8.008 sono i chilometri che dividono Brescia da Pechino, capitale della Cina. Una distanza considerevole che, grazie all’innovazione tecnologica, viene ridotta alla portata di un click o di una chiamata. Tuttavia, a causa della situazione politica, questa distanza non è stata solo chilometrica ma anche economica-culturale fino alla metà degli anni ‘80. Da questo momento in poi, grazie alla dichiarazione della Open Door Policy, la Cina ha iniziato a interagire con il resto del mondo. Questa apertura, oltre a favorire gli scambi commerciali, ha consentito agli artisti cinesi contemporanei di influenzare ed essere influenzati dalla cultura occidentale, permettendo di creare un’arte che combini le due culture.
Nello spazio CARME a Brescia, dall’1 giugno fino al 3 settembre 2023 sarà visitabile la mostra “CHINA NOW”. Progettata dalle associazioni culturali BELLEARTI E CARME, la rassegna si compone di oltre 30 opere, esposte per la prima volta in Italia, provenienti da una delle più importanti collezioni di arte cinese contemporanea al mondo, quella dello svizzero Uli Sigg, collezionista e ambasciatore negli anni ottanta in Cina. L’obiettivo della mostra è quello di evidenziare le tendenze, le tematiche e trasformazioni della società cinese attraverso gli occhi degli artisti contemporanei.
Lo spazio Carme, ex chiesa Ss. Filippo e Giacomo sconsacrata, fa da cornice suggestiva a questa rassegna di opere provenienti dalla Sigg Collection. Le due grandi tele di Liu Wei introducono il tema della mostra intera: la correlazione simbiotica tra Oriente e Occidente. Fan Shao e Gu Wenda ripropongono in chiave moderna l’antica tecnica cinese della pittura ad inchiostro. Attraverso una pittura contemporanea, invece, Ma Ke porta sentimenti di critica verso l’establishment politico cinese. Critica e provocazione che ritroviamo nelle opere di Jin Shan, Gabriele Di Matteo, Tian Wei e Gu Changwei.

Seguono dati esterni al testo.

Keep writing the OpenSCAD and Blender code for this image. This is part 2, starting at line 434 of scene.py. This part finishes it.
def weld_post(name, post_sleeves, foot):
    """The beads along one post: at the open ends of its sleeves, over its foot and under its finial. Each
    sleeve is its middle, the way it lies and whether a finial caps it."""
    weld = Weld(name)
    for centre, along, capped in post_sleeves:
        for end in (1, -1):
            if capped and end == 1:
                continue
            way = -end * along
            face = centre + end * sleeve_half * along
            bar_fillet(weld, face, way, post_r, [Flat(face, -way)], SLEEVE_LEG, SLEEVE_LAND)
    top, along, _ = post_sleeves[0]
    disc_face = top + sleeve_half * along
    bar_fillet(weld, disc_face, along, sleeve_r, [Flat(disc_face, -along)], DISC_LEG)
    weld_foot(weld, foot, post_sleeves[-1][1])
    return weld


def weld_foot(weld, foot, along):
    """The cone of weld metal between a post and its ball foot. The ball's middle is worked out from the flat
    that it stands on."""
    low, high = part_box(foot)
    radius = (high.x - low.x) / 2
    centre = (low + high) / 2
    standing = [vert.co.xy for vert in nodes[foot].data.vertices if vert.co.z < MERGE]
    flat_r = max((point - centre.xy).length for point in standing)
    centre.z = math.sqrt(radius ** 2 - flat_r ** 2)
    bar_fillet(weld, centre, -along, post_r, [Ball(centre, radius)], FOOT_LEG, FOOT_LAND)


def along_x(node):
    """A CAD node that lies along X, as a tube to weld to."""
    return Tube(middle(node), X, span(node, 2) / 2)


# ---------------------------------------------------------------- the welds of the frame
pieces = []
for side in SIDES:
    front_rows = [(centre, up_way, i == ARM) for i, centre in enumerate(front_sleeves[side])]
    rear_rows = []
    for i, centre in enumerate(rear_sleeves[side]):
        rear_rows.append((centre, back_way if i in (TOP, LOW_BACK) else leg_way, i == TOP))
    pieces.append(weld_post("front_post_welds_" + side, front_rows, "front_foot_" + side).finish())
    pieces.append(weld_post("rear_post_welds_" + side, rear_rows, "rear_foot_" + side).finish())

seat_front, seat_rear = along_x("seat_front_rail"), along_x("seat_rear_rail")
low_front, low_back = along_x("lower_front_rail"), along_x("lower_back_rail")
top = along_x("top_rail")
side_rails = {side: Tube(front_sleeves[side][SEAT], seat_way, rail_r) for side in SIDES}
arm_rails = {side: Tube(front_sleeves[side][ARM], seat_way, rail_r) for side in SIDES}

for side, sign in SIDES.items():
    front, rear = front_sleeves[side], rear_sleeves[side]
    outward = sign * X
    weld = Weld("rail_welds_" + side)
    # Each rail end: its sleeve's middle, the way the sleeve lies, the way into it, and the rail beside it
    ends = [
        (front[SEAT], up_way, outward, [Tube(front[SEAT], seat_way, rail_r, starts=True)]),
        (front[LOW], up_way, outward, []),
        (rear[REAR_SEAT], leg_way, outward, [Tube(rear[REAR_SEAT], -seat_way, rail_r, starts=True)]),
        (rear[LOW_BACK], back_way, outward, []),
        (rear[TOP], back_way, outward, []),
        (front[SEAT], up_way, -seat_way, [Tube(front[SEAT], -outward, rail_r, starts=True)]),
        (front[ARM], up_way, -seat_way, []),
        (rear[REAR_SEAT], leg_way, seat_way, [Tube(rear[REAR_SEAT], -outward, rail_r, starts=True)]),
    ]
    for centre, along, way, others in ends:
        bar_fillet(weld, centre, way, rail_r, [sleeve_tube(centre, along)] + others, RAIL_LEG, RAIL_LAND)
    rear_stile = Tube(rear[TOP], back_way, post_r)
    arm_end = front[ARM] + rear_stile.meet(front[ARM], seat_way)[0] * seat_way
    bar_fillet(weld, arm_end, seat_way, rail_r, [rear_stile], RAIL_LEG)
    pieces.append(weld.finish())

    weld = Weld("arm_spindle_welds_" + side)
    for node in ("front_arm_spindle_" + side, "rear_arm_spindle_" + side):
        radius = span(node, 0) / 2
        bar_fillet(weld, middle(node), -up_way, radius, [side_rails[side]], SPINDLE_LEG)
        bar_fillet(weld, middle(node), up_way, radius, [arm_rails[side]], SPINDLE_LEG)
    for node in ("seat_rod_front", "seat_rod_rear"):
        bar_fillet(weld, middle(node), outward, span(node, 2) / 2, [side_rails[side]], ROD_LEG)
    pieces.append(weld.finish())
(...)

Fraintendimenti materici e discrepanza tra ciò che vediamo e ciò che pensiamo di vedere sono invece le caratteristiche delle opere di MadeIn Company. La parte centrale dello spazio viene fagocitata da una scultura-ambiente di He Xiangyu. Essa rappresenta il risultato di un’azione, durata un anno, in cui l’artista ha fatto bollire centoventisette tonnellate di Coca-Cola per poi esporre i residui come metafora visiva dell’influenza dell’Occidente sulla Cina. Ai WeiWei, invece, decostruisce un tavolo della dinastia Qing per poi riassemblarlo in una scultura animata.

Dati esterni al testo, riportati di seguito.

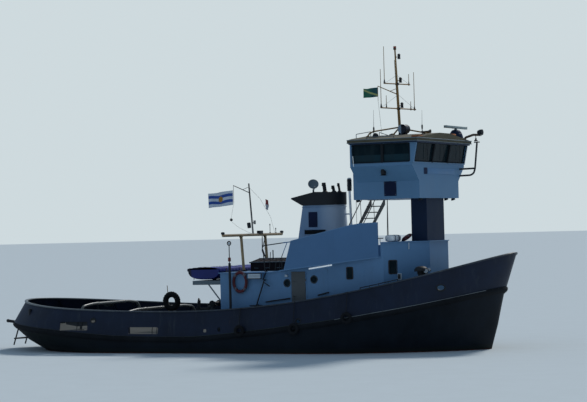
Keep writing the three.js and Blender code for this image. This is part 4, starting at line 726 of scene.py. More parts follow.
def tyre(shape, centre, axle, radius, thick, lugs, squash=0.85):
    """A tyre: a rounded tread with raised lugs, sunken walls and an open bead."""
    centre, axle = Vector(centre), Vector(axle).normalized()
    first = axle.orthogonal().normalized()
    if abs(first.z) > 0.9:
        first = axle.cross(first)
    second = axle.cross(first)
    section = []
    for k in range(14):
        a = k * 2 * pi / 14
        section.append((cos(a) * thick * (1.0 if cos(a) > 0 else 0.92), sin(a) * thick * squash))
    rings = []
    count = lugs * 4
    for j in range(count):
        a = j * 2 * pi / count
        spoke = first * cos(a) + second * sin(a)
        ring = []
        for out, wide in section:
            lug = 0.045 * thick * 2 if out > thick * 0.6 and j % 4 in (0, 1) else 0.0
            ring.append(centre + spoke * (radius + out + lug) + axle * wide)
        rings.append(ring)
    skin(shape, rings, closed=True)


shape = bmesh.new()
chain_spots = []
for side in (-1, 1):
    for x, z in ((1.51, 0.88), (3.81, 0.95), (5.99, 1.35)):
        top, out = side_point(0.3, x, side)
        centre = Vector((x, top.y + out.y * 0.13, z))
        tyre(shape, centre, out, 0.155, 0.065, 14)
        rim, rim_out = side_point(1.0, x, side)
        hang = centre + Vector((0, 0, 0.17))
        high = Vector((x, rim.y + rim_out.y * 0.06, rim.z + 0.03))
        steps = int((high - hang).length / 0.05)
        for k in range(steps):
            spot = hang.lerp(high, (k + 0.5) / steps)
            flat = out if k % 2 else Vector((1, 0, 0))
            chain_spots.append((spot, flat, (high - hang).normalized().cross(flat)))
add_piece("side_tyres", shape, tyre_rubber, angle=50)
repeat("side_tyre_chains", links, chain_spots, {"Length": 0.07, "Width": 0.036, "Wire": 0.006}, black_paint)

# Tow bows, gob post and spare tyre: bent pipe hoops that keep the tow line above the deck, a roller
# on the aft one, a post with a plate cap, and a heavy tyre stood on the post.
bow_paint = steel_paint("bow_paint", (0.03, 0.036, 0.042), patch=0.35, streak=0.6, rust=0.8,
    grime=(0.11, 0.12, 0.12), gloss=0.4, dent=0.5)
# Pale grey steel on the hoops: partly worn bright by the tow line, partly a painted highlight for the
# sunlit tops of the pipes.
hoop_paint = steel_paint("hoop_paint", (0.12, 0.125, 0.12), rough=0.38, patch=0.45, streak=0.6, rust=0.8,
    grime=(0.3, 0.31, 0.3), gloss=0.5, dent=0.4)
for name, x, top, side in (("tow_bow_aft", -6.35, 1.87, 2.3), ("tow_bow_forward", -3.95, 1.65, 2.8)):
    shape = bmesh.new()
    foot = deck_height(x)
    tube(shape, bend([(x, -side, foot), (x, -side, top - 0.3), (x, -side + 0.2, top - 0.07),
        (x, -side + 0.9, top), (x, side - 0.9, top), (x, side - 0.2, top - 0.07), (x, side, top - 0.3),
        (x, side, foot)], 0.18, 6), 0.053, 16)
    for y in (-side, side):
        turned(shape, (x, y, foot), UP, [(0.13, 0.0), (0.13, 0.02), (0.06, 0.024), (0.056, 0.1)])
    for y in (-side * 0.45, 0.0, side * 0.45):
        turned(shape, (x, y - 0.09, top), (0, 1, 0), [(0.056, 0.0), (0.061, 0.01), (0.061, 0.17),
            (0.056, 0.18)], 16)
    add_piece(name + "_pipe", shape, hoop_paint, replaces=[name])
shape = bmesh.new()
turned(shape, (-6.45, -0.22, 1.79), (0, 1, 0), [(0.075, 0.0), (0.11, 0.01), (0.11, 0.05), (0.08, 0.07),
    (0.08, 0.37), (0.11, 0.39), (0.11, 0.43), (0.075, 0.44)])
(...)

Menzione d’onore per l’ultima sala della mostra in cui è presente The Second Seal, un’opera video di Kin-Wah Tsang. Parte di una serie di sette installazione digitali, lo spettatore viene calato in un “profondo rosso” in cui frasi animate sulla morte, sulla vita, sulla condizione umana, e brevi accenni biblici appaiono ripetutamente, in sottofondo un rumore si erge sempre più forte fino all’epifania in cui nessuna parola è più riconoscibile ed il rumore è assordante. A questo punto, il nostro io interiore è spiazzato, sperimenta emozioni troppo forti da poter essere delineate, viene catapultato in un’altra dimensione, fino a quando il rumore cala e le frasi riappaiono comprensibili. Siamo morti un istante per poi resuscitare. Dopo un epifania tale ci “accorgiamo” della nostra vita, dei suoi problemi e delle sue complessità, capendo però che è unica e degna di essere vissuta.

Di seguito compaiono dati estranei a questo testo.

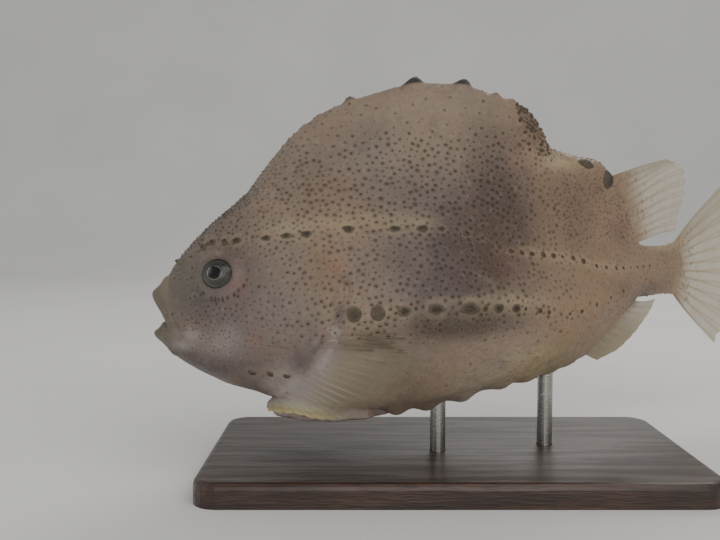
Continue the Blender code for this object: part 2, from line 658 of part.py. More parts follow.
def fin(name, surface, rays, rows=6, sunk=0.16, root=0.0024, tip=0.0009, web=0.55, notch=0.05, grow=0.0,
        collection=None):
    """A rayed fin. The rays stand up as ridges on both faces of the membrane, and run out past its edge."""
    front, back = fin_sheets(surface, rays, rows, sunk, root, tip, web, notch, grow)
    columns, n, size = 2 * rays - 1, rows + 1, len(front)
    faces = []
    for c in range(columns - 1):
        for r in range(rows):
            a, b, d, e = c * n + r, (c + 1) * n + r, (c + 1) * n + r + 1, c * n + r + 1
            for offset, turn in ((0, 1), (size, -1)):
                first, second = (a + offset, b + offset, d + offset), (a + offset, d + offset, e + offset)
                faces += [first[::turn], second[::turn]]
    rim = list(range(n)) + [c * n + rows for c in range(1, columns)]
    rim += [(columns - 1) * n + r for r in range(rows - 1, -1, -1)]
    rim += [c * n for c in range(columns - 2, 0, -1)]
    for here, after in zip(rim, rim[1:] + rim[:1]):
        faces += [(here, after, after + size), (here, after + size, here + size)]
    obj = new_object(name, front + back, faces, collection)
    return as_cutter(obj) if grow else obj


DORSAL = fin_surface(
    ((0.736, 0.176), (0.752, 0.148), (0.768, 0.122), (0.784, 0.096), (0.806, 0.078)),
    ((0.925, 0.222), (0.985, 0.216), (1.003, 0.175), (0.994, 0.135), (0.972, 0.094)), bow=0.02)
ANAL = fin_surface(
    ((0.672, -0.094), (0.700, -0.070), (0.735, -0.042), (0.790, -0.018)),
    ((0.704, -0.110), (0.765, -0.094), (0.826, -0.064), (0.886, -0.032)), bow=-0.03)
CAUDAL = fin_surface(
    ((0.970, 0.070), (0.972, 0.045), (0.972, 0.005), (0.970, -0.018)),
    ((1.118, 0.178), (1.152, 0.112), (1.166, 0.026), (1.148, -0.062), (1.112, -0.124)))
PECTORAL_ROOT = (
    (0.270, 0.163, -0.022), (0.272, 0.162, -0.042), (0.270, 0.157, -0.067), (0.260, 0.148, -0.090),
    (0.243, 0.134, -0.114), (0.213, 0.116, -0.128), (0.178, 0.100, -0.134),
)
PECTORAL_TIP = (
    (0.386, 0.172, -0.040), (0.385, 0.171, -0.066), (0.376, 0.165, -0.092), (0.346, 0.156, -0.122),
    (0.318, 0.148, -0.138), (0.286, 0.138, -0.151), (0.243, 0.126, -0.153), (0.206, 0.114, -0.148),
    (0.168, 0.104, -0.146),
)
PECTORAL = {
    side: fin_surface(
        [(along, side * out, up) for along, out, up in PECTORAL_ROOT],
        [(along, side * out, up) for along, out, up in PECTORAL_TIP], bow=0.05 * side)
    for side in (LEFT, RIGHT)
}


def sucker(name, grow=0.0, collection=None):
    """The ribbed sucking disc under the chest, a shallow cup with a scalloped rim."""
    share = grow / LENGTH
    rings = []
    for i, (reach, up) in enumerate(DISC_OUTLINE):
        rise = up + share if i == 0 else up - share if i > 1 else up
        if grow and i > 2:
            rise = DISC_CLEAR
        ring = []
        for j in range(3 * DISC_LOBES):
            turn = 2 * math.pi * j / (3 * DISC_LOBES)
            lobe = 1 + (0.028 * math.cos(DISC_LOBES * turn) if i > 1 else 0.0)
            wide = reach * lobe + share
            ring.append(place(DISC_AT + 1.12 * wide * math.cos(turn), wide * math.sin(turn), rise))
        rings.append(ring)
    roof = place(DISC_AT, 0, DISC_OUTLINE[0][1] + 0.002 + share)
    floor = place(DISC_AT, 0, DISC_CLEAR if grow else DISC_FLOOR)
    obj = loft(name, rings, collection, tip=roof, tail=floor)
    return as_cutter(obj) if grow else obj


# The display stand: a flat base and two short rods that reach up into the belly, each given as its
# name, its place along the body, and how far it goes in.
BASE_SIZE, BASE_CORNER, BASE_BEVEL = (0.250, 0.130, 0.012), 0.012, 0.003
ROD_RADIUS, ROD_FOOT = 0.0040, 0.006
RODS = (("stand_rod_front", 0.425, 0.012), ("stand_rod_rear", 0.600, 0.0105))


def stand_base():
    """The flat base with rounded corners and a small bevel round its top."""
    tall = BASE_SIZE[2]
    shell = bmesh.new()
    bmesh.ops.create_cube(
        shell, size=1.0, matrix=Matrix.Translation((0, 0, tall / 2)) @ Matrix.Diagonal((*BASE_SIZE, 1.0)))
    corners = [edge for edge in shell.edges if abs(edge.verts[0].co.z - edge.verts[1].co.z) > GAP]
    bmesh.ops.bevel(shell, geom=corners, offset=BASE_CORNER, segments=5, profile=0.5, affect="EDGES")
    rim = [edge for edge in shell.edges if min(vert.co.z for vert in edge.verts) > tall - GAP]
    bmesh.ops.bevel(shell, geom=rim, offset=BASE_BEVEL, segments=3, profile=0.5, affect="EDGES")
    return object_from(shell, "stand_base")


def rod(name, along, inside, grow=0.0, collection=None):
    """One upright rod from the base into the belly."""
    spot = place(along, 0, float(belly_up(along)))
    low, high = ROD_FOOT - grow, spot.z + inside + grow
    size = ROD_RADIUS + grow
    shell = bmesh.new()
    bmesh.ops.create_cone(
        shell, cap_ends=True, segments=24, radius1=size, radius2=size, depth=high - low,
        matrix=Matrix.Translation((spot.x, spot.y, 0.5 * (low + high))))
    obj = object_from(shell, name, collection)
    return as_cutter(obj) if grow else obj


def give_material(obj, colour, roughness, metallic=0.0):
    """A plain material of the object's own."""
    material = bpy.data.materials.new(obj.name)
    material.use_nodes = True
    shader = next(node for node in material.node_tree.nodes if node.type == "BSDF_PRINCIPLED")
    shader.inputs["Base Color"].default_value = (*colour, 1.0)
    shader.inputs["Roughness"].default_value = roughness
    shader.inputs["Metallic"].default_value = metallic
    obj.data.materials.clear()
    obj.data.materials.append(material)


def fused_body():
    """The whole body with its raised forms, as one closed surface."""
    body = whole_body()
    forms = bpy.data.collections.new("relief")
    bpy.context.scene.collection.children.link(forms)
    relief(forms)
    boolean(body, "UNION", forms)
    remove_collection(forms)
    keep_largest(body)
    return body


def remove_collection(collection):
    """Removes a collection with what is in it."""
    for obj in list(collection.objects):
        bpy.data.objects.remove(obj, do_unlink=True)
    bpy.data.collections.remove(collection)


def parted(body):
    """The body's four nodes, parted behind the gill cover, below the crest and at the tail stalk."""
    share = GAP / LENGTH
    ahead = [(-0.12, up) for along, up in GILL_EDGE]
    head_front = slab("head_front", GILL_EDGE, ahead, 0.30)
    head_front_wide = slab("head_front_wide", offset_path(GILL_EDGE, share), ahead, 0.31)
    above = [(along, 0.42) for along, up in CREST_FOOT]
    crest_top = slab("crest_top", CREST_FOOT, above, 0.12)
    wide_foot = offset_path(CREST_FOOT, -share)
    wide_foot[0] = (CREST_FOOT[0][0] - share, wide_foot[0][1])
    crest_top_wide = slab("crest_top_wide", wide_foot, [(along, 0.43) for along, up in wide_foot], 0.13)
    rear = [TAIL_AT, 0.86, 0.92, 1.04]
    tail_rear = slab("tail_rear", [(a, -0.12) for a in rear], [(a, 0.24) for a in rear], 0.10)
    rear[0] = TAIL_AT - share
    tail_rear_wide = slab("tail_rear_wide", [(a, -0.13) for a in rear], [(a, 0.25) for a in rear], 0.11)

    nodes = {}
    for name, keeper in (("head", head_front), ("crest", crest_top), ("tail_base", tail_rear)):
        nodes[name] = copy_of(body, name)
        boolean(nodes[name], "INTERSECT", keeper)
    keep_largest(nodes["crest"])
    body.name = body.data.name = "torso"
    cut(body, head_front_wide, crest_top_wide, tail_rear_wide)
    nodes["torso"] = body
    return nodes


def eyes(head):
    """The two eyeballs, each in a socket of its own in the head."""
    balls = []
    for name, side in (("eye_left", LEFT), ("eye_right", RIGHT)):
        balls.append(ball(name, 16, 9, eye_matrix(side, EYE_RADIUS)))
        hollow = eye_matrix(side, EYE_RADIUS + 1.5 * GAP)
        cut(head, as_cutter(ball(name + "_socket", 16, 9, hollow, cutter_collection())))
    return balls


def rayed_fins(nodes):
    """The five fins, each with its root in a slot of the nodes that carry it."""
    pectoral = dict(rays=17, rows=5, sunk=0.12, root=0.0022)
    makers = {
        "dorsal_fin": (DORSAL, dict(rays=11, sunk=0.10), ("torso", "tail_base")),
        "anal_fin": (ANAL, dict(rays=10, sunk=0.16), ("torso", "tail_base")),
        "caudal_fin": (CAUDAL, dict(rays=12, sunk=0.14), ("tail_base",)),
        "pectoral_fin_left": (PECTORAL[LEFT], pectoral, ("torso", "head")),
        "pectoral_fin_right": (PECTORAL[RIGHT], pectoral, ("torso", "head")),
    }
    fins = {}
    for name, (surface, sizes, carriers) in makers.items():
        fins[name] = fin(name, surface, **sizes)
        coarse = dict(sizes, rays=7 if sizes["rays"] > 12 else 4, rows=3)
        slot = fin(name + "_slot", surface, grow=1.6 * GAP, collection=cutter_collection(), **coarse)
        for carrier in carriers:
            cut(nodes[carrier], slot)
    return fins


def stand(torso):
    """The base and the two rods, with a hole for each rod in the base and in the torso."""
    base, rods = stand_base(), []
    for name, along, inside in RODS:
        hole = rod(name + "_hole", along, inside, GAP, cutter_collection())
        cut(base, hole)
        cut(torso, hole)
        rods.append(rod(name, along, inside))
    return base, rods


def build():
    """Makes every node of the fish and its stand."""
    remove_objects()
    nodes = parted(fused_body())
    balls = eyes(nodes["head"])
    disc_hollow = sucker("disc_hollow", GAP, cutter_collection())
    cut(nodes["head"], mouth_groove(), disc_hollow)
    cut(nodes["torso"], disc_hollow)
    disc = sucker("sucker_disc")
    fins = rayed_fins(nodes)
    base, rods = stand(nodes["torso"])
    remove_collection(cutter_collection())

    for obj in nodes.values():
        give_material(obj, (0.19, 0.15, 0.12), 0.55)
    for obj in balls:
        give_material(obj, (0.05, 0.05, 0.045), 0.12)
    for name, obj in fins.items():
        give_material(obj, (0.24, 0.20, 0.16) if name.startswith("pectoral") else (0.30, 0.27, 0.22), 0.5)
    give_material(disc, (0.28, 0.22, 0.18), 0.5)
    give_material(base, (0.060, 0.034, 0.022), 0.45)
    for obj in rods:
        give_material(obj, (0.62, 0.60, 0.57), 0.30, metallic=1.0)


build()
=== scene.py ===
"""Looks of the lumpfish on its stand: skin, plates, tubercles, fins, eyes and sucking disc.

Metres, +Z up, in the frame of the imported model. The head points to -X and the left side faces -Y.
A place on the fish is (along, out, up), each a share of LENGTH: along the bent midline from the snout,
out from the midline (positive on the left side), and up from the level of the snout.
"""

import math

import bmesh
import bpy
import numpy as np
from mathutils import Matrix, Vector, noise
from mathutils.kdtree import KDTree


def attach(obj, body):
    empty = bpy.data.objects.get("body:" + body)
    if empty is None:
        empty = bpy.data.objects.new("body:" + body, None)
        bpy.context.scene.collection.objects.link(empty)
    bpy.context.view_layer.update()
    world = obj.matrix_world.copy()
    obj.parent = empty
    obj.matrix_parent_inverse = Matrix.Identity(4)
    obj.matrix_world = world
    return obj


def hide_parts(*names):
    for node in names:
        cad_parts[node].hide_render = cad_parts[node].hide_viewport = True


# Driving sizes, as in the part's source.
LENGTH = 0.340
SNOUT_X, SNOUT_Y, SNOUT_Z = -0.150, -0.022, 0.092
HEADING_NOSE, HEADING_TAIL, SWING_FROM = 5.0, 56.0, 0.38
FLICK, FLICK_FROM, FLICK_OVER = 24.0, 0.86, 0.24
BODY_START, NOSE_STATION, BODY_END = 0.014, 0.028, 0.975
LEFT, RIGHT = 1, -1
EYE_AT, EYE_RADIUS, EYE_SHOWS, EYE_LONG = (0.1015, 0.045), 0.0086, 0.0073, 1.12
# How far the cornea bulges, and how far the pupil sits towards the tail as a share of what shows.
CORNEA, PUPIL_ASIDE = 0.00035, 0.12
DISC_AT = 0.262

# How fine the skin is made, and how far to both sides the points lie that give a direction on it.
VOXEL = 0.00095
GRID_STATIONS, GRID_HALF = 300, 110
STEP_ALONG, STEP_ROUND = 0.006, 0.012
# The low waves of the skin, as (height, size) in metres.
SKIN_WAVES = ((0.00035, 0.016), (0.00018, 0.0055))

# Outlines of the body, as (along, value) pairs in thousandths of LENGTH. Each cross-section runs through
# these seven points.
TOP_UP = (
    (14, 24), (30, 48), (58, 84), (83, 109), (114, 136), (140, 159), (168, 198), (189, 225), (213, 249),
    (240, 269), (282, 291), (328, 306), (373, 318), (410, 322), (463, 319), (502, 308), (540, 297),
    (562, 283), (580, 264), (592, 244), (601, 230), (642, 219), (689, 207), (715, 195), (735, 175),
    (765, 132), (787, 96), (810, 78), (850, 72), (914, 71), (975, 78),
)
EDGE_OUT = (
    (14, 14), (50, 34), (100, 50), (140, 46), (180, 30), (240, 18), (400, 15), (550, 12), (600, 13),
    (650, 18), (710, 13), (760, 8), (800, 8), (900, 7), (1000, 5),
)
EDGE_DROP = (
    (14, 4), (100, 10), (200, 16), (600, 14), (720, 10), (800, 7), (1000, 6),
)
BACK_UP = (
    (14, 11), (50, 64), (100, 115), (140, 140), (180, 172), (240, 190), (350, 200), (500, 198), (600, 180),
    (680, 165), (720, 150), (760, 105), (800, 68), (900, 62), (1000, 64),
)
BACK_OUT = (
    (14, 22), (50, 50), (100, 72), (140, 72), (180, 64), (240, 56), (350, 52), (500, 44), (600, 36),
    (680, 25), (740, 15), (800, 12), (900, 11), (1000, 8),
)
UPPER_UP = (
    (14, 0), (50, 45), (100, 88), (140, 93), (200, 100), (300, 106), (400, 106), (460, 96), (500, 82),
    (560, 69), (600, 62), (650, 51), (700, 44), (800, 41), (900, 43), (1000, 45),
)
UPPER_OUT = (
    (14, 31), (50, 60), (100, 84), (140, 92), (200, 101), (300, 106), (400, 98), (500, 84), (600, 66),
    (700, 45), (760, 32), (800, 26), (900, 20), (1000, 11),
)
MIDDLE_UP = (
    (14, -18), (50, -12), (100, -10), (200, -10), (300, -4), (400, 0), (500, -3), (580, -16), (640, -2),
    (700, 10), (800, 22), (900, 26), (1000, 28),
)
MIDDLE_OUT = (
    (14, 36), (50, 70), (100, 104), (150, 128), (200, 146), (260, 158), (320, 162), (400, 152), (500, 130),
    (600, 100), (700, 62), (760, 42), (800, 32), (900, 23), (1000, 12),
)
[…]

La comunicazione visiva delle opere supera la capacità dialettica dell’uomo. Esse parlano da sole, usando un linguaggio fatto di colori e materiali comprensibile a tutti. L’impossibilità di comunicazione tra gli uomini nata a Babele si chiude con l’arte, il linguaggio universale. Queste opere ne sono l’esempio.